▶ **Exercise details**: Repeat the listing below word for word, stopping after the line that contains "CHOKE_X, CHOKE_Y = -116.0, 20.0".

— BEGIN —

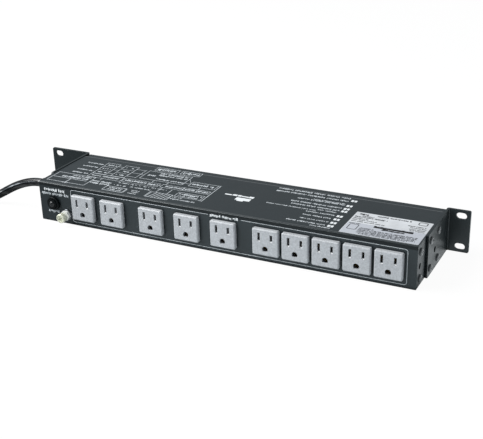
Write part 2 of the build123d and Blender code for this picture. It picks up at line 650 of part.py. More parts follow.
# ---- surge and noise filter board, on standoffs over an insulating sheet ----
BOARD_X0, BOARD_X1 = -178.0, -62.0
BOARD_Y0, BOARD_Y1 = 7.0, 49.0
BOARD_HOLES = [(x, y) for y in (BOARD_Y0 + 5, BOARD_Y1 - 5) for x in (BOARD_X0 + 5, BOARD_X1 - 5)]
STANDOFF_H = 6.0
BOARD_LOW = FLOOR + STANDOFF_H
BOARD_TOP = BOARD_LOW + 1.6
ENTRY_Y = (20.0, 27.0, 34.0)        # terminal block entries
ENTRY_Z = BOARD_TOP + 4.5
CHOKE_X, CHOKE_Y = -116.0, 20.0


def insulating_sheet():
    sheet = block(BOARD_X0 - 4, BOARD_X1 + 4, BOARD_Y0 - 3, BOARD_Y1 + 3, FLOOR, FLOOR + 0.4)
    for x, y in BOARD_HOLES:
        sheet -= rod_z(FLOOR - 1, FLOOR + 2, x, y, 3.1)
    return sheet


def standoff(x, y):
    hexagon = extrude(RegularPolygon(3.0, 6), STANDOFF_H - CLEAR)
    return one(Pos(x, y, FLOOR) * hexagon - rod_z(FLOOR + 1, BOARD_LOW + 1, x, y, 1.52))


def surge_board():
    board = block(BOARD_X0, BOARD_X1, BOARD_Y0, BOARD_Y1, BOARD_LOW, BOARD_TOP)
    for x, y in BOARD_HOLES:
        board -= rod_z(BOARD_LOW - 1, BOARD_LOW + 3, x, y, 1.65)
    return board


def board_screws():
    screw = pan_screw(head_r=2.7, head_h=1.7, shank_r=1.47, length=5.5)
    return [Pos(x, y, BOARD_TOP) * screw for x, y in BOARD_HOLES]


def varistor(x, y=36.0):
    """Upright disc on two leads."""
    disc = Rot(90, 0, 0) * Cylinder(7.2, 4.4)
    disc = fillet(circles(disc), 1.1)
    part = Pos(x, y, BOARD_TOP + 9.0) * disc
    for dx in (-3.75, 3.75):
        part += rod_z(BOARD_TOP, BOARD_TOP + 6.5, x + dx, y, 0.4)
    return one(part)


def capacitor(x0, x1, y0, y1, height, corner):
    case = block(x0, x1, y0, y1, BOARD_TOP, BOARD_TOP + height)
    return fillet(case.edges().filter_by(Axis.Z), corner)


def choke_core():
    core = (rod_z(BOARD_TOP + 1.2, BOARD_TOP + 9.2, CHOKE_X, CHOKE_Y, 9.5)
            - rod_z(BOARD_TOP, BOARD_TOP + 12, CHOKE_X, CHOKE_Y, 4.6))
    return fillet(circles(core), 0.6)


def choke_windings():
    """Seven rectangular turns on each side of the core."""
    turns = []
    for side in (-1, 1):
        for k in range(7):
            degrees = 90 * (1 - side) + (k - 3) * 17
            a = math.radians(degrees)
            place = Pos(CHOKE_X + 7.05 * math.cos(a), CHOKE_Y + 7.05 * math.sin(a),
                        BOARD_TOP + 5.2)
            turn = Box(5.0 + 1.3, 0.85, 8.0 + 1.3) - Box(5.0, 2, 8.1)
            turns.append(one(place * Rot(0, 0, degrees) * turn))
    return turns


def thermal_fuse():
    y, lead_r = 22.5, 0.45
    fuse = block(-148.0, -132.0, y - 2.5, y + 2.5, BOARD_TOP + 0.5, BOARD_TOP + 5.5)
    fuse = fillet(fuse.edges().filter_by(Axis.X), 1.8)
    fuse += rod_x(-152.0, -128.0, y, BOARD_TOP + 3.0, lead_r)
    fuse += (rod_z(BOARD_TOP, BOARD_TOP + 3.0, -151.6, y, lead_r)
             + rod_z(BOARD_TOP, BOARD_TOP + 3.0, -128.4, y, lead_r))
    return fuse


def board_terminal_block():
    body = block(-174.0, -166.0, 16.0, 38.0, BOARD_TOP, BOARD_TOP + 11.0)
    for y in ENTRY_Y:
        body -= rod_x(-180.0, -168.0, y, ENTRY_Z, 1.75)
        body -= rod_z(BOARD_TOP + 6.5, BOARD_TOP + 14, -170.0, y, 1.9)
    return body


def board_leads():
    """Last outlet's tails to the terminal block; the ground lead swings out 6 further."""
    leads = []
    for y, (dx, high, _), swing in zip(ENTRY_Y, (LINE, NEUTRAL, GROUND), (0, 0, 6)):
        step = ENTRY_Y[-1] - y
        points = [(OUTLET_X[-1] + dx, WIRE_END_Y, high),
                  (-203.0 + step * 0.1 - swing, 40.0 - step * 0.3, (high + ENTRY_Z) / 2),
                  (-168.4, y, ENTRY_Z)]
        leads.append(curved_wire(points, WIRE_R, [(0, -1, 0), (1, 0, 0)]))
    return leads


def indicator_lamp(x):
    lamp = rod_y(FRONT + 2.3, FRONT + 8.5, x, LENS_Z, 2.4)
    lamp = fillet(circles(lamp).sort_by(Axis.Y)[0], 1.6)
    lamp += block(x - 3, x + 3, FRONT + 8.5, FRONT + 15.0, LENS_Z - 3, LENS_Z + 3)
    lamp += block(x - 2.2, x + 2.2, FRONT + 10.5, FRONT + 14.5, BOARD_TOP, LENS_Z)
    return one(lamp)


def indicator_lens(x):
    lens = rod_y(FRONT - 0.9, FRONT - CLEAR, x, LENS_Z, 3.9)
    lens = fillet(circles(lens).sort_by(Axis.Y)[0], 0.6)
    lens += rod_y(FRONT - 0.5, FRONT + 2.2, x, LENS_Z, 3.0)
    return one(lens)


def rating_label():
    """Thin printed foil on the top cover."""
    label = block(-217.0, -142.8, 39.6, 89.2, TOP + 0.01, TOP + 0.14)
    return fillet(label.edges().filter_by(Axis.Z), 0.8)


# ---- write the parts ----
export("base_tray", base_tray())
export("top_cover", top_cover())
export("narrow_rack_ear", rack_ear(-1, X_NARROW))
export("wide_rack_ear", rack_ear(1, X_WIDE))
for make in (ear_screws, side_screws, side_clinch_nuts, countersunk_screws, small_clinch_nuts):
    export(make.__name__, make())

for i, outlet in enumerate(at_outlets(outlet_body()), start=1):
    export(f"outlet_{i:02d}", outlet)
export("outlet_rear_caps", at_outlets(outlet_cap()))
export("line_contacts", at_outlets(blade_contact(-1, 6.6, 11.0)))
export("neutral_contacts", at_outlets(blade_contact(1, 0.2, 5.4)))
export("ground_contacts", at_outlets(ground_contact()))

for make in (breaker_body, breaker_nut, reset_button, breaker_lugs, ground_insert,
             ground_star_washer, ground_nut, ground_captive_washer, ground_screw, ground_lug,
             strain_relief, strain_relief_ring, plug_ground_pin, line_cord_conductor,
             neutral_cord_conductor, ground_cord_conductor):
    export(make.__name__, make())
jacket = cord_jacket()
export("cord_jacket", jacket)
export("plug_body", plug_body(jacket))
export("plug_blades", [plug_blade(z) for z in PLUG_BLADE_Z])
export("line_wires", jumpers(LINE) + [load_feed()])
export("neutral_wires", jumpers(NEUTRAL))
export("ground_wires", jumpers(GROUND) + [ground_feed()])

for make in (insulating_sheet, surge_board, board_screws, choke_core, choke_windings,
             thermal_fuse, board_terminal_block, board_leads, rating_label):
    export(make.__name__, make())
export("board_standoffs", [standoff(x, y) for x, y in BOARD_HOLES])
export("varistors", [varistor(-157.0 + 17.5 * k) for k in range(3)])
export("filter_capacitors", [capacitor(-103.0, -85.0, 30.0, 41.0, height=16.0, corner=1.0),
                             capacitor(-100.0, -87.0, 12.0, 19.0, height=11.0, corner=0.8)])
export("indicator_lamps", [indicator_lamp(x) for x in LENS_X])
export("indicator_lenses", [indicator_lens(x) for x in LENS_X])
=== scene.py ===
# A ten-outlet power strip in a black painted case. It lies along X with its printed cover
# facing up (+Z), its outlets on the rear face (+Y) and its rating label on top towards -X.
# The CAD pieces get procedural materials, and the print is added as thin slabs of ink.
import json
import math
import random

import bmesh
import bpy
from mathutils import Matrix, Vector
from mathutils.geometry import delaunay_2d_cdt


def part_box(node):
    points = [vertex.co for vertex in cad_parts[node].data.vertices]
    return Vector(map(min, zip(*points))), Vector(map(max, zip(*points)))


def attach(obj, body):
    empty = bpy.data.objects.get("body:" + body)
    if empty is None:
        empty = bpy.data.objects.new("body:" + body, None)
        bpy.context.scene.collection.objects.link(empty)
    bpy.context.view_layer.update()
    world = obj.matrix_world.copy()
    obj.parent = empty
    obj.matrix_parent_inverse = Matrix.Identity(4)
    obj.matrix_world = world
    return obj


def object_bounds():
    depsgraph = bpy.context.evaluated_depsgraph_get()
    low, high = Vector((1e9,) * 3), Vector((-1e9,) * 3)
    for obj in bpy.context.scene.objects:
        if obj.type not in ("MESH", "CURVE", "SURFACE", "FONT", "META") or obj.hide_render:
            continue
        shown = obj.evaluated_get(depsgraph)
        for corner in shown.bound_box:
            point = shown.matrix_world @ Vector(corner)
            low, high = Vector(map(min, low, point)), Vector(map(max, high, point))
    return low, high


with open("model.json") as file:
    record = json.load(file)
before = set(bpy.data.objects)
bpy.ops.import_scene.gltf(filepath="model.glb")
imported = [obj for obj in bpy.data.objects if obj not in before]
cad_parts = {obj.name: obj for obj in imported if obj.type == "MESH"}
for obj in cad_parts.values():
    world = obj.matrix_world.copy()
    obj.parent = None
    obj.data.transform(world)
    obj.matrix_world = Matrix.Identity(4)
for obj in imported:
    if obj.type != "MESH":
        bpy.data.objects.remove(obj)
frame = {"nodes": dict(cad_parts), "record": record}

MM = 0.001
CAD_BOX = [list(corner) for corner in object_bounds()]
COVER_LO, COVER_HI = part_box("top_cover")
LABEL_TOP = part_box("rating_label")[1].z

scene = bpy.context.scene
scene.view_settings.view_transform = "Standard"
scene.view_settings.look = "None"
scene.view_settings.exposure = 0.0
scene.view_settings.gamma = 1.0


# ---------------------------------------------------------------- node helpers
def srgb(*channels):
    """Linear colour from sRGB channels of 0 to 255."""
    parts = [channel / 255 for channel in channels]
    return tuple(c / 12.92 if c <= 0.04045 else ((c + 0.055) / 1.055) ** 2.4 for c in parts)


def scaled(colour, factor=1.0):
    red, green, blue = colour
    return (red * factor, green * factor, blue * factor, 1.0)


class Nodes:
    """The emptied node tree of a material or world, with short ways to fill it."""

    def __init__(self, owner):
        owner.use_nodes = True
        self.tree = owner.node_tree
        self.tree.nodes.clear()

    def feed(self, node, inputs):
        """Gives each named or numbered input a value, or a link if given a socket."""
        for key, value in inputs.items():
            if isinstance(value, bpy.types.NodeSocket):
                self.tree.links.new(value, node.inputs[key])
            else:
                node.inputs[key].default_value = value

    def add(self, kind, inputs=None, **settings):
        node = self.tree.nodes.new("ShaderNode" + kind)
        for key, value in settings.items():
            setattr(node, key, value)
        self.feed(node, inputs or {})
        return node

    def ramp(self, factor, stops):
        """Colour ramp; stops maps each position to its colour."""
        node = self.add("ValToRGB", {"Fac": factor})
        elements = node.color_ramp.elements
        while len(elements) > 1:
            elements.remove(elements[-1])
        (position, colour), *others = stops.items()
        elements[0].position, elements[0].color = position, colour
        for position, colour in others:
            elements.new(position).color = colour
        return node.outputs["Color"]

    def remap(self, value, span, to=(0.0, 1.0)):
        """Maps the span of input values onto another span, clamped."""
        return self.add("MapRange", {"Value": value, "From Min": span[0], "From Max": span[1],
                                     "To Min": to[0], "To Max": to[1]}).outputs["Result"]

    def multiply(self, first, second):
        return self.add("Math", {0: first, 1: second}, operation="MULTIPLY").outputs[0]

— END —

▶ **Reply to the task**:
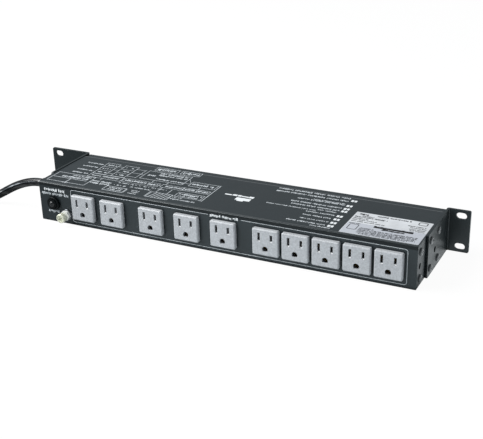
Write part 2 of the build123d and Blender code for this picture. It picks up at line 650 of part.py. More parts follow.
# ---- surge and noise filter board, on standoffs over an insulating sheet ----
BOARD_X0, BOARD_X1 = -178.0, -62.0
BOARD_Y0, BOARD_Y1 = 7.0, 49.0
BOARD_HOLES = [(x, y) for y in (BOARD_Y0 + 5, BOARD_Y1 - 5) for x in (BOARD_X0 + 5, BOARD_X1 - 5)]
STANDOFF_H = 6.0
BOARD_LOW = FLOOR + STANDOFF_H
BOARD_TOP = BOARD_LOW + 1.6
ENTRY_Y = (20.0, 27.0, 34.0)        # terminal block entries
ENTRY_Z = BOARD_TOP + 4.5
CHOKE_X, CHOKE_Y = -116.0, 20.0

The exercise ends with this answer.